When playing as part of the two, you were responsible for picking up good positions and affecting the play in the half-spaces and wide channels on your side and being able to move between the two to create space in the opponent’s defensive line. You can see the positions Dieng takes up and the movement he makes to be able to attack the space behind in both images.
Although we have shown analysis showing how likes to shoot when the opportunity arises, Bamba Dieng isn’t a selfish player. Playing for Marseille and within Jorge Sampaoli’s positional play philosophy determines that you must be able to make key passes and pick out your teammate’s movements for the approach to work.
The role that Dieng played with Sampaoli’s approach was he was used was fundamental to the teams attacking play. The movement from the two-player behind the front attacker is essential in moving the opposing players from their defensive shape, and once happens their ability to pick out the right pass is important for the team to take advantage of the situation.
These two examples who Dieng pulling over to the right channel and stretching the defensive lines of Reims and FC Lorient, but then having the vision to pick out the space to pass to meet his teammate’s run.
The attacking players being able to defend from the front and being able to close quickly and intensely is part of modern-day football. Now that Igor Tudor has taken over at Marseille, it will be even more important than it was last season under Sampaoli. Under Sampaoli Marseille enjoyed controlling the game through possession, and teams who are set up to want to keep possession must win to be able to win the back immediately. Under Tudor, the team is reliant on keeping possession and they play more quickly with more verticality and look to attack through quick turnovers in play. This means a lot of pressing from the players.
Last season Dieng adapted well to the side of the game. His work rate was excellent and his ability to press the play was good and well timed.

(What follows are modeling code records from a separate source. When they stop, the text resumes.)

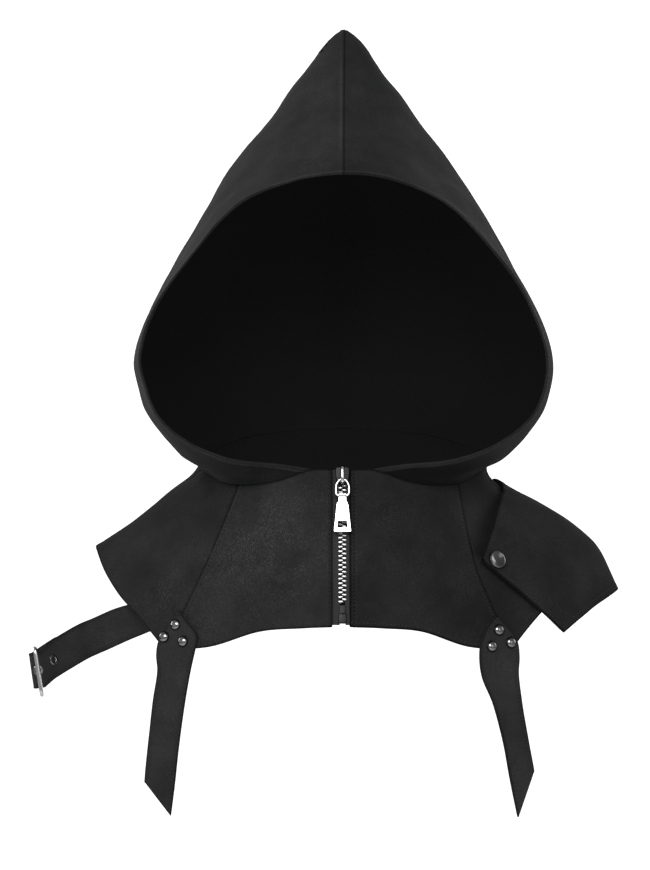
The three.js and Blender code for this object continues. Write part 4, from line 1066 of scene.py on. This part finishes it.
def make_tail(name, side):
    seated, hanging = TAILS[side]
    shares = graded(((0.12, 8), (0.12, 8)), 16)
    coarse = np.linspace(0, 1, 9)
    rows = []
    for outer, inner in seated:
        rows.append([over_yoke(side, lerp(outer[0], inner[0], t), lerp(outer[1], inner[1], t), TAIL_LIFT + WEBBING)
                     for t in coarse])
    for outer, inner in hanging:
        rows.append(lerp(np.array(outer, float), np.array(inner, float), coarse[:, None]))
    rows = np.array(rows)
    places = np.concatenate([np.linspace(0, 3, 46, endpoint=False), np.linspace(3, 7, 60, endpoint=False),
                             np.linspace(7, 8, 16)])
    sheet = rail(rows, places)
    grid = rail(sheet.swapaxes(0, 1), shares * 8).swapaxes(0, 1)

    def relief(points):
        out = 0.5 * ripple(points * np.array((0.2, 0.2, 1)), 40, 70 + side)
        for x, z in RIVETS[side]:
            distance = np.linalg.norm(points[..., [0, 2]] - np.array((x, z)), axis=-1)
            out -= 0.5 * dent(distance, 6.0)
        return out

    cloth(
        f"strap_tail_{name}_suede", [f"strap_tail_{name}"], grid, -side,
        {**strap_hems(), "last_row": hem(), "first_row": hem(edge=0.5)},
        relief, thickness=WEBBING, material="strap", mottling=0.25, seed=75 + side,
        bulges=(0.9, 0.7, 0.7, 0.7), inside="strap")


onward = unit(STRAP_END_HEADING - HEEL_AXIS * (STRAP_END_HEADING @ HEEL_AXIS))
face_out = unit(np.cross(HEEL_AXIS, onward))
frame_heading = unit(FRAME_HEADING - HEEL_AXIS * (FRAME_HEADING @ HEEL_AXIS))


def strap_front(steps):
    """Centres, crosswise headings and normals of the buckle strap up to its fold."""
    back = -(CLOTH + 0.3 + WEBBING / 2 + 0.3)
    rows = [[over_yoke(-1, *edge, back) for edge in row] for row in BUCKLE_STRAP_ROOT]
    rows += [[np.array(edge, float) for edge in row] for row in BUCKLE_STRAP_ROWS]
    centres = [(top + bottom) / 2 for top, bottom in rows] + [HEEL + face_out * FOLD_RADIUS]
    acrosses = [unit(bottom - top) for top, bottom in rows] + [HEEL_AXIS]
    last = len(centres) - 1
    fine = np.linspace(0, last, 201)
    length = walk(rail(centres, fine))
    places = np.interp(np.linspace(0, length[-1], steps + 1), length, fine)
    centre = rail(centres, places)
    across = unit(rail(acrosses, places))
    ahead, behind = np.minimum(places + 0.01, last), np.maximum(places - 0.01, 0)
    tangent = unit(rail(centres, ahead) - rail(centres, behind))
    tangent[-1] = onward
    return centre, across, unit(np.cross(across, tangent))


def buckle_strap_sections(steps=96, fold_steps=28):
    """Centres, crosswise headings and outward normals of the strap: its front, the fold and the end behind."""
    centre, across, normal = strap_front(steps)
    per_step = steps // STRAP_STEPS
    from_fold = np.arange(steps, -1, -1) / per_step
    lift = strap_lift(from_fold)
    parts = [(centre - normal * lift[:, None], across, -normal)]
    angles = np.linspace(math.pi, 0, fold_steps + 1)[1:, None]
    turn = face_out * np.cos(angles) + onward * np.sin(angles)
    parts.append((HEEL + turn * FOLD_RADIUS, np.repeat(HEEL_AXIS[None], fold_steps, 0), turn))
    index = steps - np.arange(1, len(RETURN_GAPS) * per_step + 1)
    parts.append((centre[index], across[index], normal[index]))
    return [np.concatenate(group) for group in zip(*parts)]


def strap_lift(from_fold):
    """How far the strap's front lies before its end, over steps from the fold."""
    return np.interp(from_fold, (0, 1, 2, 3, 4, 5, 9), (2 * FOLD_RADIUS, *RETURN_GAPS, RETURN_GAPS[-1], 0))


def make_buckle_strap():
    centre, across, normal = buckle_strap_sections()
    offsets = graded(((0.13, 8), (0.13, 8)), 16) * 2 - 1
    grid = centre[:, None] + across[:, None] * (offsets * BUCKLE_STRAP_HALF)[None, :, None]
    grid = grid + normal[:, None] * (WEBBING / 2)

    def relief(points):
        rows = [(*row, 4.0, 0.1) for row in CREASES]
        return folds(points, rows) * smooth(-238, -222, points[..., 0])

    cloth(
        "buckle_strap_suede", ["buckle_strap"], grid, 1, strap_hems(), relief,
        thickness=WEBBING, material="strap", mottling=0.15, seed=90, flecks=BUCKLE_STRAP_FLECKS,
        bulges=(0.5, 0.7, 0.7, 0.7), inside="strap")


# Fasteners

def make_rivets():
    radius = RIVET_RADIUS
    dome = [((radius - 0.6) * math.sin(t), (RIVET_DOME + 0.35) * math.cos(t) - 0.2)
            for t in np.linspace(0.001, math.pi / 2, 14)]
    post = [(radius - 0.65, -0.7), (1.4, -0.7), (1.4, -6.2), (3.0, -6.2), (3.0, -7.0), (0.01, -7.2)]
    # The ring at the cap's foot takes the near-black nickel as painted shadow round the rivet.
    edge = [(radius - inset, height) for inset, height in (
        (0.85, -0.6), (0.8, 0.35), (0.5, 0.4), (0.12, 0.05), (0, -0.5), (0.4, -0.75), (0.85, -0.6))]
    for name, side in SIDES:
        for k, (x, z) in enumerate(RIVETS[side]):
            point, normal = yoke_under(side, x, z)
            seat = point + normal * (TAIL_LIFT + WEBBING + 0.3)
            metal(f"rivet_{name}_cap_{k + 1}", [lathe(dome + post, seat, normal), lathe(edge, seat, normal)],
                  [f"rivet_{name}_{k + 1}"], material=("stud", "slider"))


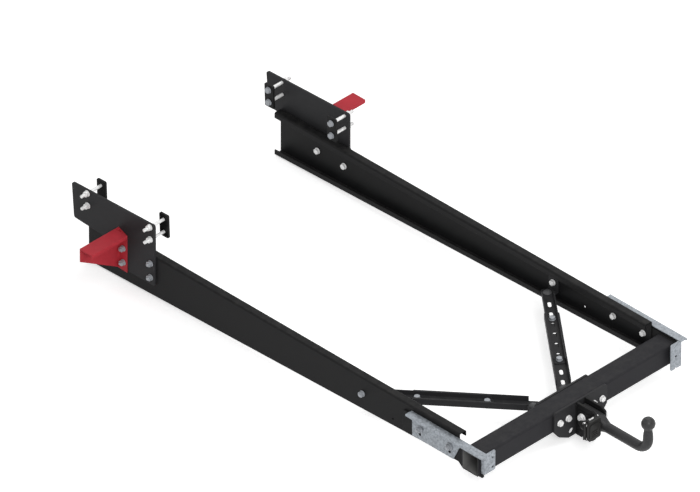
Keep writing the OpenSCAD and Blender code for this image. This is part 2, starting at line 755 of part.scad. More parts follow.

These two examples against AS Monaco and Angers SCO and good indications that Dieng is suited to play a role in a team that presses high up the pitch and sets pressing traps. Both images show two different examples of pressing within Marseille’s defensive structure.
In the first one against Monaco, you can see how the team is set up to allow Monaco’s centre-backs to have the ball, once the ball is played into wide areas Dieng immediately closes down and stops the play from progressing. The ball is played back to the centre backs afterwards
The second one is set to immediately close the play once the Angers player takes his first touch inside. This triggers Dieng to press to win the ball back. If the Angers player takes his first touch on the outside Dieng would likely hold his position. Instead to protect the pitch centrally but also recognising it’s a good opportunity to transition quickly and force the team backwards, the press is applied.
As Bamba Dieng is from Senegal and is making the first impact of his career at Marseille, the obvious comparison to Didier Drogba is expected. However, after compiling this analysis, his style of play has more notable similarities with the style of play of Sadio Mane. His ability to be effective across each area of the attacking third, his technical shooting ability and his movement across Marseille’s attacking line make him more similar to Mane.
The next stage of his career is getting more minutes on the pitch and more regularity with his appearances. His attributes and traits are well suited to a team that looks to play through quick transitions and press high up the pitch, although last season he showed that he could be effective when playing for a team playing with a positional approach that relies on good movement.
In this scout report, we provided data analysis and tactical analysis to identify the key components of Bamba Dieng’s game last season. We have shown the strong tactics within his attacking play, along with other aspects that have contributed to his overall performance.